The article says she'd been picked to host as the Academy stepped away from a streak of satirical and nasty hosts, which Ellen called an "easy" way to make jokes.
"I mean, it's not like I don't do that sometimes, around my friends; it's not like I'm being duplicitous," she said.
"It's just that I think that there's a time and place for something to be funny at an expense. But I don't think you do it publicly."
But in the same interview Ellen called comedian Kathy Griffin "very mean" and said she wasn't welcome as a guest on her own show.
"I didn't ban her from the show, because first you have to be on the show to be banned," she added.
The comments have come back to bite DeGeneres, after former co-workers, industry insiders and a restaurant worker accused the star of mistreating them behind closed doors.
DeGeneres' "jail" comparison, made at the start of April, was called "tone deaf" and the episode was quickly deleted from Ellen's YouTube channel. But since that time, hundreds of Twitter users have taken to continually trolling her posts online.
An Architectural Digest article from 2019, running through a timeline of DeGeneres' Olympian level real estate exploits, is enough to make anyone break a sweat.

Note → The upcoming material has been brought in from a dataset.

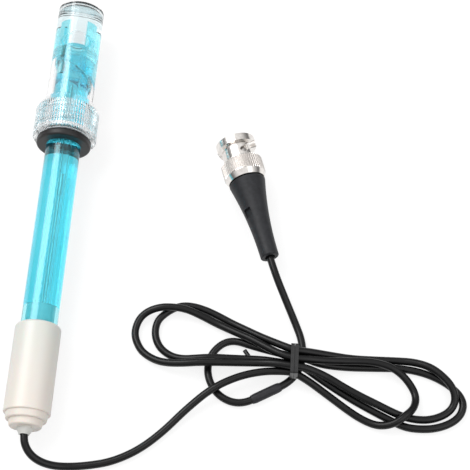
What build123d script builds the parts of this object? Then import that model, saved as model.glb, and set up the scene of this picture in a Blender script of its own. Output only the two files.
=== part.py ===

The New York Times also wrote a lengthy piece about DeGeneres' architectural exploits in 2014, but despite DeGeneres' comments having a celebratory tone, the publication titled it: "The unsettling thing about Ellen".
The piece said during a depressed US economy, Ellen had managed to buy and sell more than six houses in seven years, and snarked she was in "home-renovation overdrive".
Some of her buyers include Heath Ledger, Will Ferrell and Tinder founder Sean Rad, and last year alone, Ellen and Di Rossi sold three houses, for the tidy profit of US $6.98 million, US $15.5 million, and US $23 million respectively. Admittedly, a total of US $45.48 million in a single year skews beyond being entirely relatable.
DeGeneres said she and Di Rossi buy and sell homes so much because "we get a little bored".
"I find something else, and we make money, why not move to another house?"
It's an easy mark to say Ellen is obscenely rich; but real estate is also something DeGeneres is clearly passionate about. In architecture articles, she is routinely described as informed, collaborative, and creative.
Fighting for gay rights is another long standing part of Ellen's personal crusade. But the position has reportedly seen her ban people from appearing on her program for slights against the gay rights movement.
Caitlyn Jenner claimed Ellen "alienated" her from the broader LGBTI community after she appeared on her show saying she didn't approve of gay marriage.
Jenner, a complex figure, is a longtime republican, Christian, trans woman, Olympian and former reality star. She described herself in her memoir as a "traditionalist" and said she's always believed marriage to be between a man and woman. Jenner wrote she'd later come to accept gay marriage.
Reports also claimed actor Vince Vaughn was similarly frozen out of Ellen's circle after a trailer for his 2011 film The Dilemma included him joking about electric cars being "gay".
The pair reportedly patched things up some years later, and he was able to appear on the show again.
DeGeneres possibly understands her own situation better than anyone else, and said in her stand-up special Relatable in 2018 that she had painted herself into a prison of personality.
"When you do something stupid, you're just a person someone saw doing something stupid," she told the audience.